Humble: (Merriam Webster) Not proud or assertive.
(Urban Dictionary) An admirable quality that not many people possess. It means that a person may have accomplished a lot, or be a lot but doesn’t feel it is necessary to advertise or brag about it.
We all have “that friend” or know a person that ALWAYS brags about EVERYTHING ALL OF THE TIME. Sometimes we can accept, ignore, or get used to that person being that way, so we know how to deal with them when their ego grows extra-large. Sometimes though, these people who brag all of the time are so focused on themselves that they honestly don’t even realize how narcissistic they truly are.

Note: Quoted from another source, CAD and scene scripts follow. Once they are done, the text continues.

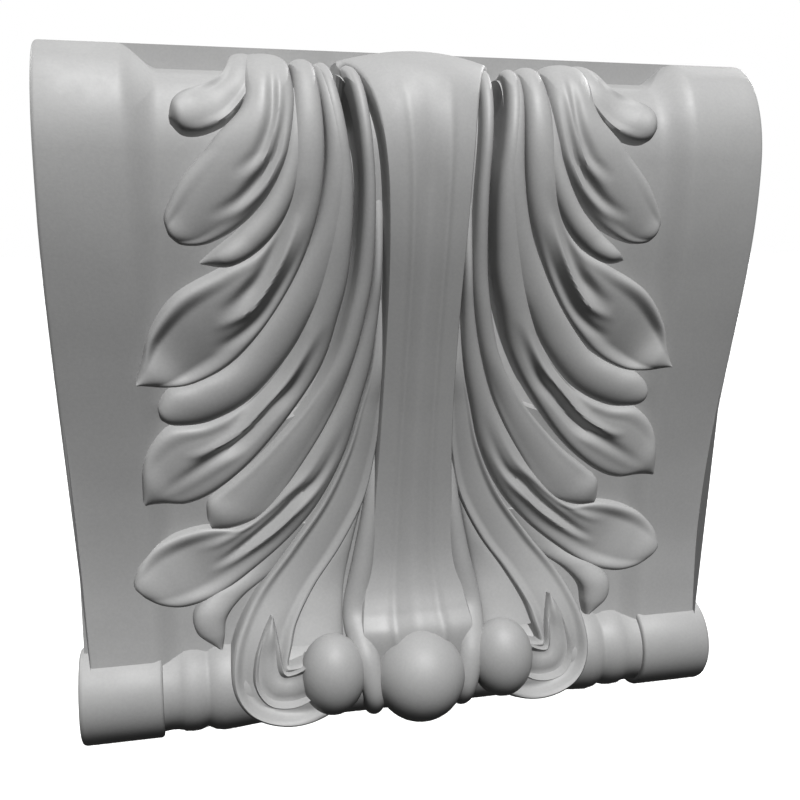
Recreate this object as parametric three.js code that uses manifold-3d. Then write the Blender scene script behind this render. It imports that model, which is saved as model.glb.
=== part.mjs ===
// A carved acanthus corbel for the face of a wall, in one block of stone. Millimetres, +Z up.
// The back is flat and lies on the wall at y = 0. The carved front looks along -Y.
// The origin is the middle of the back face.
import * as THREE from "three";
import { mergeVertices } from "three/addons/utils/BufferGeometryUtils.js";
import Module from "manifold-3d";

const wasm = await Module();
wasm.setup();

// The module is the radius of the foot roll. As in any order, every other size is given in modules,
// from the axis of the foot roll: x across, y back to the wall and z up.
const MODULE_MM = 18;
const WALL_Y = 1;

// The flat back plate.
const PLATE = { halfWidth: 6.9, top: 13.1, frontY: -0.12, bottom: 0 };
const BACK_CENTRE_Z = (PLATE.top + PLATE.bottom) / 2;

// The scrolled body: its front profile, as heights and how far out, from the foot to the fullest point,
// and then an oval roll over the top. Below TAPER.top its sides draw in towards the foot.
const BODY = { halfWidth: 7.15, footHalfWidth: 6.72, backY: 0, rounding: 0.08 };
const FRONT = [
  [-0.9, -0.8],
  [0.5, -0.6],
  [1.5, -0.475],
  [2.7, -0.41],
  [4.2, -0.52],
  [5.7, -0.76],
  [7.15, -1.06],
  [8.5, -1.36],
  [9.8, -1.59],
  [11.02, -1.68],
];
const FULLEST_Z = 11.02;
const TAPER = { top: 9.8, power: 1.5, spread: 3 };
const ROLL_BACK_Y = -0.3;
const BAND_ROLL = { out: 1.38, up: 2.04 };

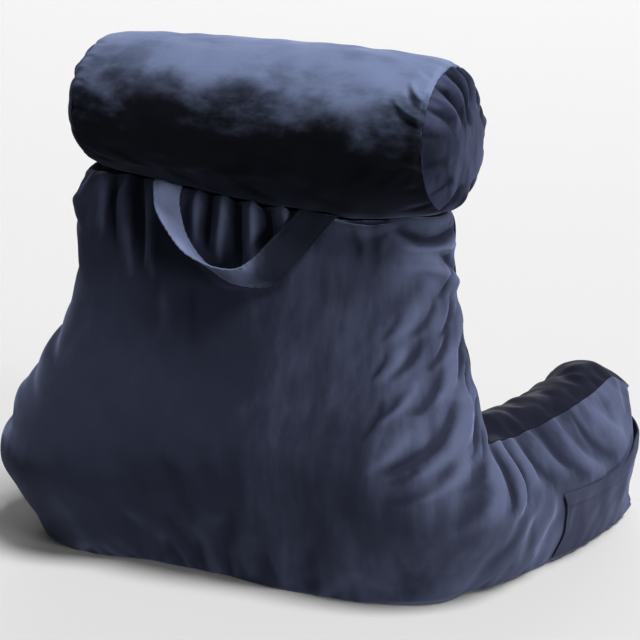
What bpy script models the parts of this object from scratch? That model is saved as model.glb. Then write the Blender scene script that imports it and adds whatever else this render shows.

I have a friend, who I have known for a very long time. To their credit, they are very intelligent and have always been goal driven. Whatever they set their mind to, they have accomplished it. With that being said, the word humble has never been in their vocabulary. EVER. Every time they accomplished something, BOOM! In your face with it. Ugh, so annoying.
If you are comfortable and confident in who you are and your abilities as a human being, then you shouldn’t feel a need to brag or boast about everything to everyone. When you do suddenly feel the need to rub in people’s faces your achievements, material possessions, or accomplishments, what shortcomings are you really trying to cover up? Think about it. What is going on with you that makes you feel like you have to glorify another aspect of your life?
My father always tells me, especially when he sees how affected I can get after having a conversation with my narcissistic friend, that people who lack humility always get a wake up call. Usually a rude one. People who brag about their material possessions and walk around with huge egos usually find themselves in a situation where everything is suddenly taken away from them. Have you ever heard the story of Icarus? Well, it goes a little something like this:
In Greek mythology, Icarus is the son of the master craftsman Daedalus, the creator of the Labyrinth. Icarus and his father attempt to escape from Crete by means of wings that his father constructed from feathers and wax. Icarus’s father warns him first of complacency and then of hubris, asking that he fly neither too low nor too high, so the sea’s dampness would not clog his wings or the sun’s heat melt them. Icarus ignored his father’s instructions not to fly too close to the sun, whereupon the wax in his wings melted and he fell into the sea.
Long story short, stay humble, before one day you wake up in the bottom of the ocean.